-- What you will do --
Write out every record below exactly as it appears.

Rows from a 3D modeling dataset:
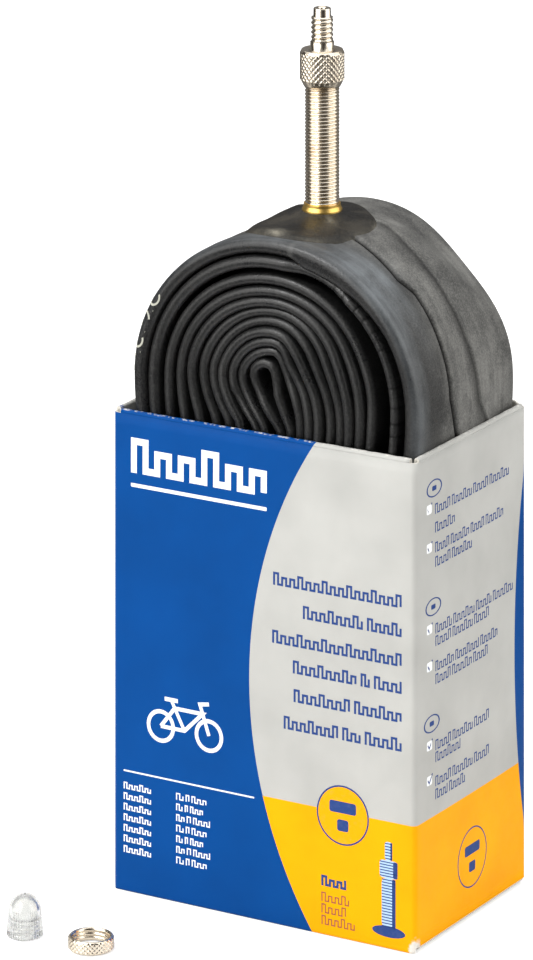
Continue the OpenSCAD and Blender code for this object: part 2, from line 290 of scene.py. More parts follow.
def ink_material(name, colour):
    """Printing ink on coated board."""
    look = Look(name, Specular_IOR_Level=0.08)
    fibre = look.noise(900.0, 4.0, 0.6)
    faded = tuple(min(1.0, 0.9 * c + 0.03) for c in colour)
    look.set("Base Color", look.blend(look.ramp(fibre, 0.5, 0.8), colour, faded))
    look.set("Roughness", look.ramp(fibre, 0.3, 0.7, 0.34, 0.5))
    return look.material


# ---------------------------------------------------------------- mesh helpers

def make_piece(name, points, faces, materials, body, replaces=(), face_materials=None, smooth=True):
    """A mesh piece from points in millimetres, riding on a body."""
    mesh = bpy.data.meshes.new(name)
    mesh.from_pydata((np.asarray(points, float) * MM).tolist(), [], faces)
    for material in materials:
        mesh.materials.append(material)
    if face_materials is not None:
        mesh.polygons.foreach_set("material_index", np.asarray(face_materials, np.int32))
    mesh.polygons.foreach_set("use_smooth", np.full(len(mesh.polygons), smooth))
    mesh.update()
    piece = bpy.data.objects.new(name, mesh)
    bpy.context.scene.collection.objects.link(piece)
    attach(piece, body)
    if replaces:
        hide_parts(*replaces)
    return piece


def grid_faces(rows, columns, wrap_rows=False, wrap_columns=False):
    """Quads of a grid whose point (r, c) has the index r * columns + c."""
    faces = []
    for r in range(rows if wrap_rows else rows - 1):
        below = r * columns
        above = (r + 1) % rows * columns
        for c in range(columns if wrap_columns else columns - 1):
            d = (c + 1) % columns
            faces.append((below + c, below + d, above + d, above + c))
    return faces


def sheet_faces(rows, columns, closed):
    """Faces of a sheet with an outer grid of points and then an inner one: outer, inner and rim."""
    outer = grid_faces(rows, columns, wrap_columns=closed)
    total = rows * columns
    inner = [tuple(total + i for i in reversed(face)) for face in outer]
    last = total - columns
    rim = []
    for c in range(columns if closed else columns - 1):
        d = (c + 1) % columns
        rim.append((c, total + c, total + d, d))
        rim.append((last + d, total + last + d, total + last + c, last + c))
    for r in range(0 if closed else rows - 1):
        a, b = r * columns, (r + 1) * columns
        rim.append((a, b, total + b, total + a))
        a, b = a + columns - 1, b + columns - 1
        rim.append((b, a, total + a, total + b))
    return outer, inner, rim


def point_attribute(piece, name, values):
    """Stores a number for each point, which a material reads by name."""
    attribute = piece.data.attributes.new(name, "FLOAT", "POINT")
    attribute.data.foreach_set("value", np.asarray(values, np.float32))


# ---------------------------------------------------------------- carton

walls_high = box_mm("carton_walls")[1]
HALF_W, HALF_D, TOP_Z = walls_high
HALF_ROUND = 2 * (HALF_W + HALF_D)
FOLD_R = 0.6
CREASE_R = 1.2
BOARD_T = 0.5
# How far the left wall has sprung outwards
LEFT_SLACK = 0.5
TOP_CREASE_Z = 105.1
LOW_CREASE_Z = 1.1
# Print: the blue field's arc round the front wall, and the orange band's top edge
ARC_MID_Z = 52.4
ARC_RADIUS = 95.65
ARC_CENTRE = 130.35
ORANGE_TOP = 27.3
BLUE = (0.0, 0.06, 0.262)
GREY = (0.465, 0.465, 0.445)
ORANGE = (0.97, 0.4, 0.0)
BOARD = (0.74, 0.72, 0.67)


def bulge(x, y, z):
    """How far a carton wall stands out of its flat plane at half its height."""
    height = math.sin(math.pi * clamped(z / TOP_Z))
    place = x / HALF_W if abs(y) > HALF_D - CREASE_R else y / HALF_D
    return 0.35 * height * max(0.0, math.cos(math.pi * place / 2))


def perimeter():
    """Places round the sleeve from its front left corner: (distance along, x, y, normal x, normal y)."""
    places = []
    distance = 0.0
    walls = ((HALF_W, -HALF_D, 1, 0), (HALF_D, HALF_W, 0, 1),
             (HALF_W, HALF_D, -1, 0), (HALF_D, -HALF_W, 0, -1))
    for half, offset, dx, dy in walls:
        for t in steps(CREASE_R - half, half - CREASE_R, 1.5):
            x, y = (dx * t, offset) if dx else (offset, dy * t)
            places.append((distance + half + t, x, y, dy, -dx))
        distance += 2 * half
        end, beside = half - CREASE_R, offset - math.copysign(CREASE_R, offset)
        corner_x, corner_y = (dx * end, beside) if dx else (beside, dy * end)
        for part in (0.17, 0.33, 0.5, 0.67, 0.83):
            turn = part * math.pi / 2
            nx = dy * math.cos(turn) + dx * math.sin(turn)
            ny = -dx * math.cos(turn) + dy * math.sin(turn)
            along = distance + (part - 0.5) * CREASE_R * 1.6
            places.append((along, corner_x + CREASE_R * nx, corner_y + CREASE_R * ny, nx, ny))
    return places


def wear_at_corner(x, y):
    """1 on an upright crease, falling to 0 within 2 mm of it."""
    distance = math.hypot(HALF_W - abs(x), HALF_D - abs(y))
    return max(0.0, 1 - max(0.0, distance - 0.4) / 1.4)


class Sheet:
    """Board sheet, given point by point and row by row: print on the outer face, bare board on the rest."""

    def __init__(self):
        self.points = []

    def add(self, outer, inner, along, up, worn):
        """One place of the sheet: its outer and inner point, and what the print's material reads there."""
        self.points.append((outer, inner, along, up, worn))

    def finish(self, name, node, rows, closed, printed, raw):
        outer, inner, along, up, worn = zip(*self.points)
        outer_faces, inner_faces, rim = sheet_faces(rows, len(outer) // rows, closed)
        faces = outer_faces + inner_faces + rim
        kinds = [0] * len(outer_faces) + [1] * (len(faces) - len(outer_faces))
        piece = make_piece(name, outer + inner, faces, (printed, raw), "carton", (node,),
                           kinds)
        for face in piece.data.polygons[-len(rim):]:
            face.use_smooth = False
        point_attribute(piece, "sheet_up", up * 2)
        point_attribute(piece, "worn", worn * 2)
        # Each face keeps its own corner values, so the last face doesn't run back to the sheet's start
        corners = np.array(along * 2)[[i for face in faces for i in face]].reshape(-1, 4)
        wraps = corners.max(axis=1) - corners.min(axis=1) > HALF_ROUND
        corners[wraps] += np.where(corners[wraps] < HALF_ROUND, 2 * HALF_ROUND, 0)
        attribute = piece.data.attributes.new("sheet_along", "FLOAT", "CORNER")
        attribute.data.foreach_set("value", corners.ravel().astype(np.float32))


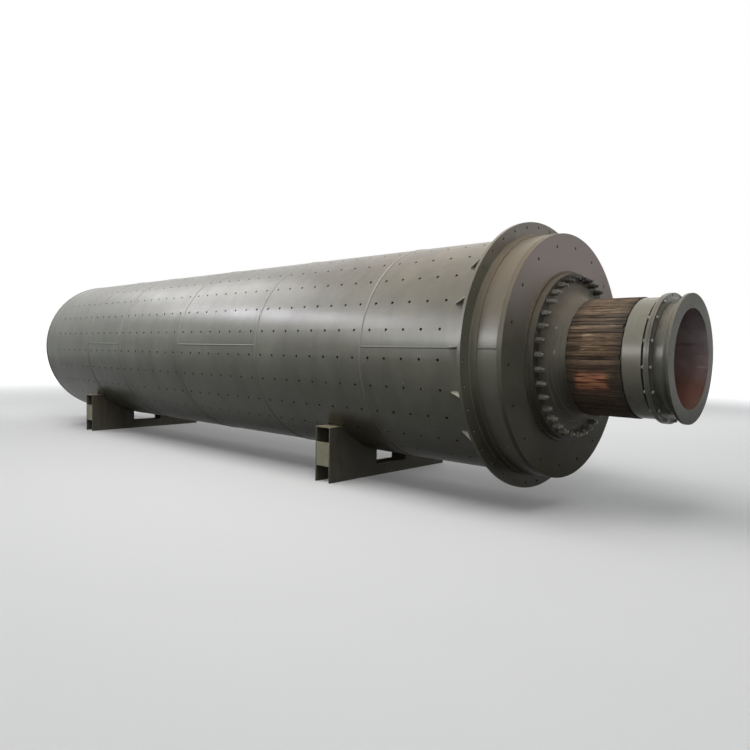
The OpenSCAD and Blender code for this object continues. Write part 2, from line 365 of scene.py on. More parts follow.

-- The completed task --
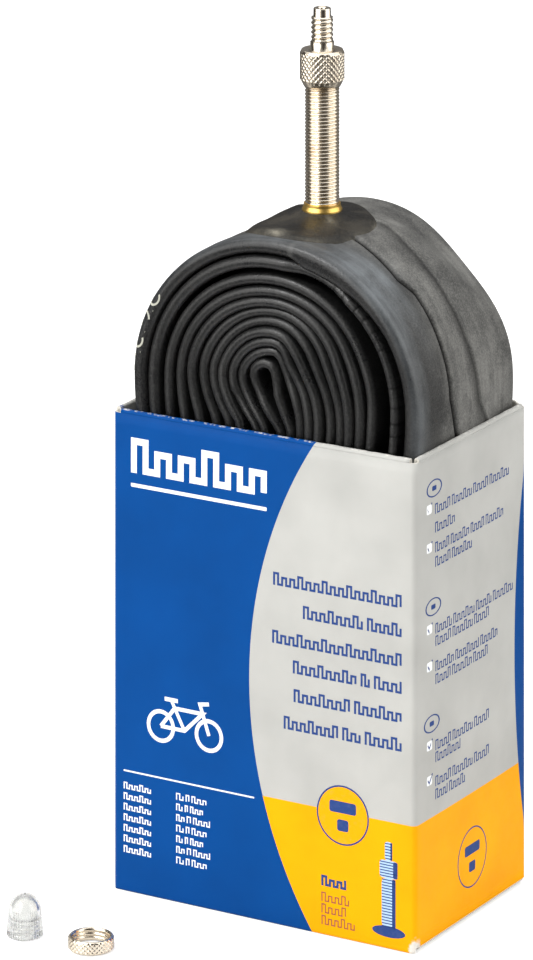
Continue the OpenSCAD and Blender code for this object: part 2, from line 290 of scene.py. More parts follow.
def ink_material(name, colour):
    """Printing ink on coated board."""
    look = Look(name, Specular_IOR_Level=0.08)
    fibre = look.noise(900.0, 4.0, 0.6)
    faded = tuple(min(1.0, 0.9 * c + 0.03) for c in colour)
    look.set("Base Color", look.blend(look.ramp(fibre, 0.5, 0.8), colour, faded))
    look.set("Roughness", look.ramp(fibre, 0.3, 0.7, 0.34, 0.5))
    return look.material


# ---------------------------------------------------------------- mesh helpers

def make_piece(name, points, faces, materials, body, replaces=(), face_materials=None, smooth=True):
    """A mesh piece from points in millimetres, riding on a body."""
    mesh = bpy.data.meshes.new(name)
    mesh.from_pydata((np.asarray(points, float) * MM).tolist(), [], faces)
    for material in materials:
        mesh.materials.append(material)
    if face_materials is not None:
        mesh.polygons.foreach_set("material_index", np.asarray(face_materials, np.int32))
    mesh.polygons.foreach_set("use_smooth", np.full(len(mesh.polygons), smooth))
    mesh.update()
    piece = bpy.data.objects.new(name, mesh)
    bpy.context.scene.collection.objects.link(piece)
    attach(piece, body)
    if replaces:
        hide_parts(*replaces)
    return piece


def grid_faces(rows, columns, wrap_rows=False, wrap_columns=False):
    """Quads of a grid whose point (r, c) has the index r * columns + c."""
    faces = []
    for r in range(rows if wrap_rows else rows - 1):
        below = r * columns
        above = (r + 1) % rows * columns
        for c in range(columns if wrap_columns else columns - 1):
            d = (c + 1) % columns
            faces.append((below + c, below + d, above + d, above + c))
    return faces


def sheet_faces(rows, columns, closed):
    """Faces of a sheet with an outer grid of points and then an inner one: outer, inner and rim."""
    outer = grid_faces(rows, columns, wrap_columns=closed)
    total = rows * columns
    inner = [tuple(total + i for i in reversed(face)) for face in outer]
    last = total - columns
    rim = []
    for c in range(columns if closed else columns - 1):
        d = (c + 1) % columns
        rim.append((c, total + c, total + d, d))
        rim.append((last + d, total + last + d, total + last + c, last + c))
    for r in range(0 if closed else rows - 1):
        a, b = r * columns, (r + 1) * columns
        rim.append((a, b, total + b, total + a))
        a, b = a + columns - 1, b + columns - 1
        rim.append((b, a, total + a, total + b))
    return outer, inner, rim


def point_attribute(piece, name, values):
    """Stores a number for each point, which a material reads by name."""
    attribute = piece.data.attributes.new(name, "FLOAT", "POINT")
    attribute.data.foreach_set("value", np.asarray(values, np.float32))


# ---------------------------------------------------------------- carton

walls_high = box_mm("carton_walls")[1]
HALF_W, HALF_D, TOP_Z = walls_high
HALF_ROUND = 2 * (HALF_W + HALF_D)
FOLD_R = 0.6
CREASE_R = 1.2
BOARD_T = 0.5
# How far the left wall has sprung outwards
LEFT_SLACK = 0.5
TOP_CREASE_Z = 105.1
LOW_CREASE_Z = 1.1
# Print: the blue field's arc round the front wall, and the orange band's top edge
ARC_MID_Z = 52.4
ARC_RADIUS = 95.65
ARC_CENTRE = 130.35
ORANGE_TOP = 27.3
BLUE = (0.0, 0.06, 0.262)
GREY = (0.465, 0.465, 0.445)
ORANGE = (0.97, 0.4, 0.0)
BOARD = (0.74, 0.72, 0.67)


def bulge(x, y, z):
    """How far a carton wall stands out of its flat plane at half its height."""
    height = math.sin(math.pi * clamped(z / TOP_Z))
    place = x / HALF_W if abs(y) > HALF_D - CREASE_R else y / HALF_D
    return 0.35 * height * max(0.0, math.cos(math.pi * place / 2))


def perimeter():
    """Places round the sleeve from its front left corner: (distance along, x, y, normal x, normal y)."""
    places = []
    distance = 0.0
    walls = ((HALF_W, -HALF_D, 1, 0), (HALF_D, HALF_W, 0, 1),
             (HALF_W, HALF_D, -1, 0), (HALF_D, -HALF_W, 0, -1))
    for half, offset, dx, dy in walls:
        for t in steps(CREASE_R - half, half - CREASE_R, 1.5):
            x, y = (dx * t, offset) if dx else (offset, dy * t)
            places.append((distance + half + t, x, y, dy, -dx))
        distance += 2 * half
        end, beside = half - CREASE_R, offset - math.copysign(CREASE_R, offset)
        corner_x, corner_y = (dx * end, beside) if dx else (beside, dy * end)
        for part in (0.17, 0.33, 0.5, 0.67, 0.83):
            turn = part * math.pi / 2
            nx = dy * math.cos(turn) + dx * math.sin(turn)
            ny = -dx * math.cos(turn) + dy * math.sin(turn)
            along = distance + (part - 0.5) * CREASE_R * 1.6
            places.append((along, corner_x + CREASE_R * nx, corner_y + CREASE_R * ny, nx, ny))
    return places


def wear_at_corner(x, y):
    """1 on an upright crease, falling to 0 within 2 mm of it."""
    distance = math.hypot(HALF_W - abs(x), HALF_D - abs(y))
    return max(0.0, 1 - max(0.0, distance - 0.4) / 1.4)


class Sheet:
    """Board sheet, given point by point and row by row: print on the outer face, bare board on the rest."""

    def __init__(self):
        self.points = []

    def add(self, outer, inner, along, up, worn):
        """One place of the sheet: its outer and inner point, and what the print's material reads there."""
        self.points.append((outer, inner, along, up, worn))

    def finish(self, name, node, rows, closed, printed, raw):
        outer, inner, along, up, worn = zip(*self.points)
        outer_faces, inner_faces, rim = sheet_faces(rows, len(outer) // rows, closed)
        faces = outer_faces + inner_faces + rim
        kinds = [0] * len(outer_faces) + [1] * (len(faces) - len(outer_faces))
        piece = make_piece(name, outer + inner, faces, (printed, raw), "carton", (node,),
                           kinds)
        for face in piece.data.polygons[-len(rim):]:
            face.use_smooth = False
        point_attribute(piece, "sheet_up", up * 2)
        point_attribute(piece, "worn", worn * 2)
        # Each face keeps its own corner values, so the last face doesn't run back to the sheet's start
        corners = np.array(along * 2)[[i for face in faces for i in face]].reshape(-1, 4)
        wraps = corners.max(axis=1) - corners.min(axis=1) > HALF_ROUND
        corners[wraps] += np.where(corners[wraps] < HALF_ROUND, 2 * HALF_ROUND, 0)
        attribute = piece.data.attributes.new("sheet_along", "FLOAT", "CORNER")
        attribute.data.foreach_set("value", corners.ravel().astype(np.float32))


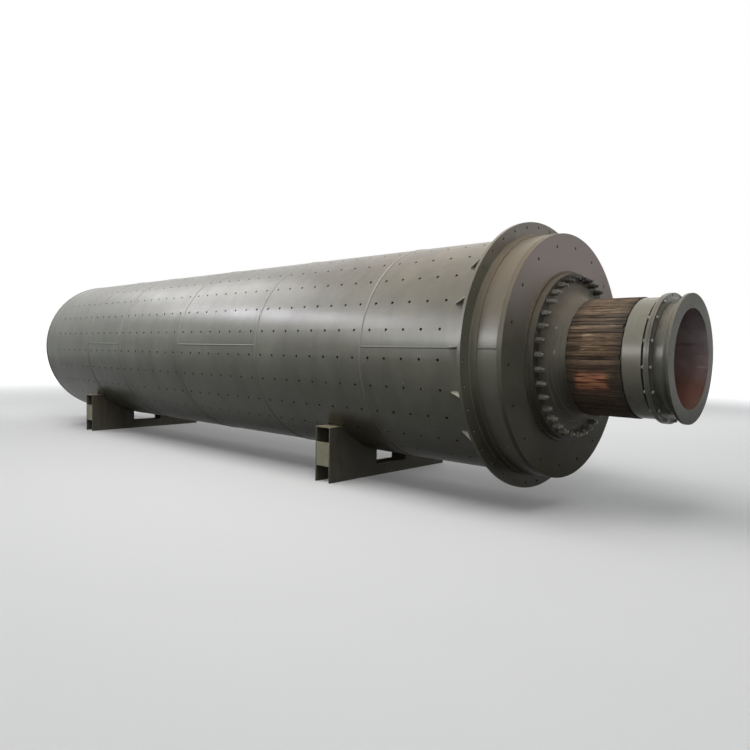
The OpenSCAD and Blender code for this object continues. Write part 2, from line 365 of scene.py on. More parts follow.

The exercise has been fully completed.